The third step of the simple test, and the relationship between reaction rate and derivatization amounts for the simple test confirmation

CONCLUSIONS

To develop a check test, sample mixtures containing the same concentrations of formaldehyde, acetaldehyde, and acetone were spiked to a DNPH‐filter. They were then extracted, measured by HPLC‐PDA, and the amounts of DNPH‐derivatives versus the total amounts of the spiked samples were plotted.

This revealed that the amounts of DNPH‐acetaldehyde and DNPH‐acetone were not the same as that of DNPH‐formaldehyde, and the order of the reaction rates was formaldehyde > acetaldehyde >> acetone.

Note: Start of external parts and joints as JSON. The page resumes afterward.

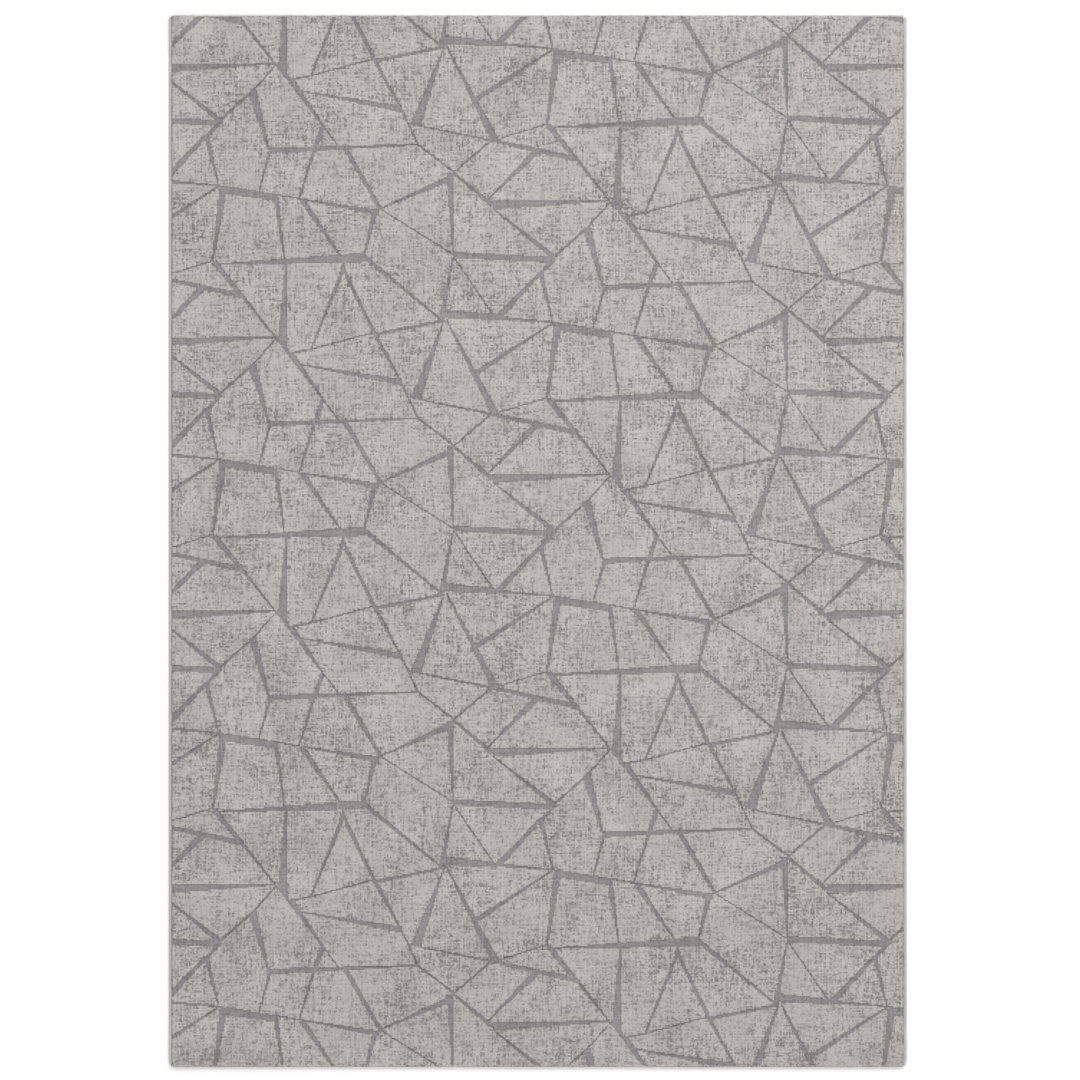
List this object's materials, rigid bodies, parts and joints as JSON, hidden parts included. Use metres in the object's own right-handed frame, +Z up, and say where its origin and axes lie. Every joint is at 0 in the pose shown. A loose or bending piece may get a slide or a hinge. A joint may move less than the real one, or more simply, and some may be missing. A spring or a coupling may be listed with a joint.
{
  "type": "area rug",
  "caption": "Flat rectangular machine-woven area rug in light grey melange cut pile with a sunken network of darker tapered lines, serged long sides and folded, taped ends.",
  "frame": {"origin": "centre of the rug's rectangle, on the floor plane that its back lies on", "axes": "+Z up out of the pile, +Y along the length to the head end, +X along the width"},
  "size_m": [1.608, 2.29, 0.0149],
  "materials": {
    "field_pile_yarn": "cut pile, heat-set melange yarn in light grey, matt with a faint lustre on the tuft tips",
    "line_pile_yarn": "cut pile, darker grey heat-set yarn, matt",
    "serging_yarn": "overlock yarn, light grey, satin",
    "weft_yarn": "jute weft, brown, matt and hairy",
    "warp_yarn": "spun polyester warp, off-white",
    "latex": "thin latex coat, slightly glossy",
    "cord": "twisted cotton cord, off-white",
    "hot_melt": "hot-melt adhesive, amber and glossy",
    "twill_tape": "woven twill tape, warm grey",
    "label_cloth": "blank satin label, white"
  },
  "bodies": {
    "root": {"field_pile": "field_pile_yarn", "line_pile": "line_pile_yarn", "upper_weft": "weft_yarn", "stuffer_warp": "warp_yarn", "lower_weft": "weft_yarn", "latex_backcoat": "latex", "right_overlock": "serging_yarn", "left_overlock": "serging_yarn", "right_selvedge_cord": "cord", "left_selvedge_cord": "cord", "head_right_corner_tack": "serging_yarn", "head_left_corner_tack": "serging_yarn", "foot_right_corner_tack": "serging_yarn", "foot_left_corner_tack": "serging_yarn", "head_hem_adhesive": "hot_melt", "foot_hem_adhesive": "hot_melt", "head_hem_tape": "twill_tape", "foot_hem_tape": "twill_tape", "care_label": "label_cloth"}
  },
  "joints": []
}
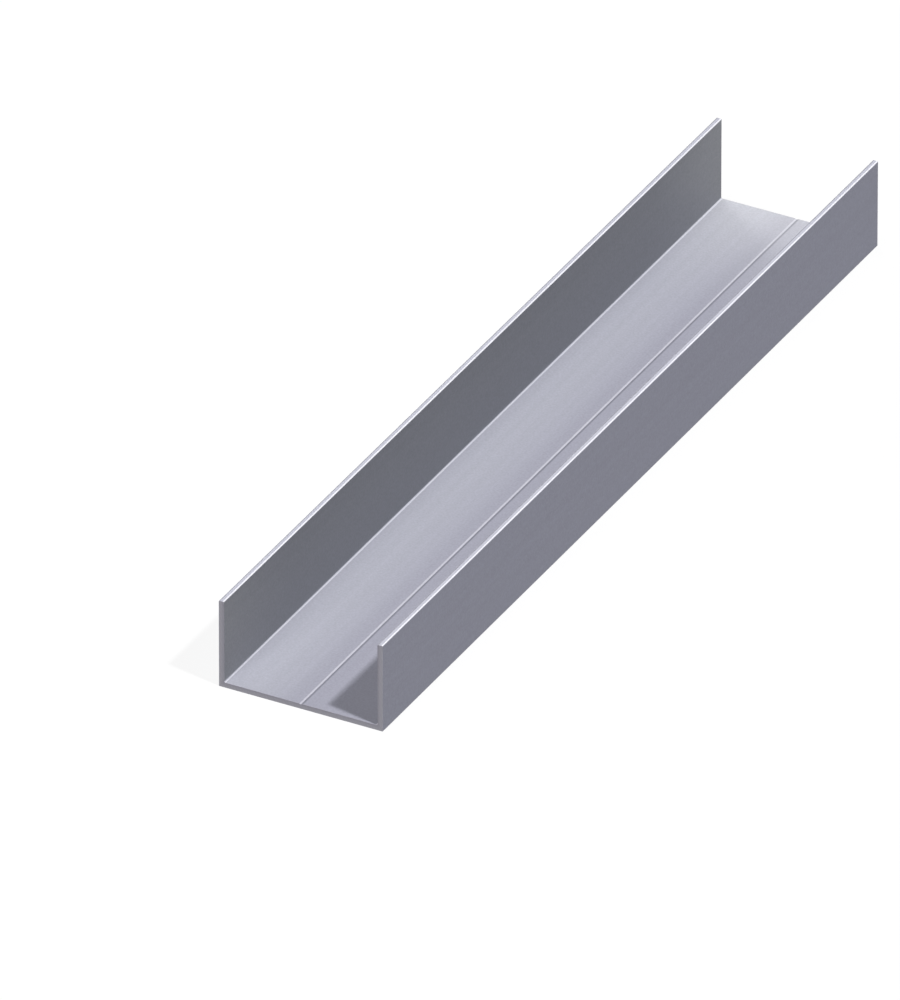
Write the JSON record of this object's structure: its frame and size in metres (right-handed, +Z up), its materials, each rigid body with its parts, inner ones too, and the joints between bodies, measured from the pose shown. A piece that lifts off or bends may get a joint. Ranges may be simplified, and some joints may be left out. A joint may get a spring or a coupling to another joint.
{
  "type": "metal channel section",
  "caption": "Extruded aluminium channel: a flat web between two upright flanges, square-cut ends, and a fine drill line along the middle of the web's inside face.",
  "frame": {"origin": "middle of the web's underside", "axes": "+X across the section, +Y along the bar, +Z up from the web towards the flange tops"},
  "size_m": [0.0434, 0.25, 0.0234],
  "materials": {
    "channel_section": "satin, as extruded and clear anodised"
  },
  "bodies": {
    "root": {"channel_section": "channel_section"}
  },
  "joints": []
}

These results showed that this check test can be confirmed that acetone is not collected at the sampling rate of formaldehyde. This check test (using the graph (Figure 1(A)) enables the easy measurement of the orders of reaction rates and the reactivity of other samples with DNPH (sampler). Furthermore, this check test enables the easy measurement of the slightly difference reaction rate order between samples. The test can also confirm, such as acetone measurement with DNPH sampler for formaldehyde, whether other samples can be measured by the analytical methods for the target sample.

DISCLOSURE

Approval of the research protocol: N/A. Informed consent: N/A. Registry and the registration no. of the study/trial: N/A. Animal studies: N/A. Conflict of Interest: N/A.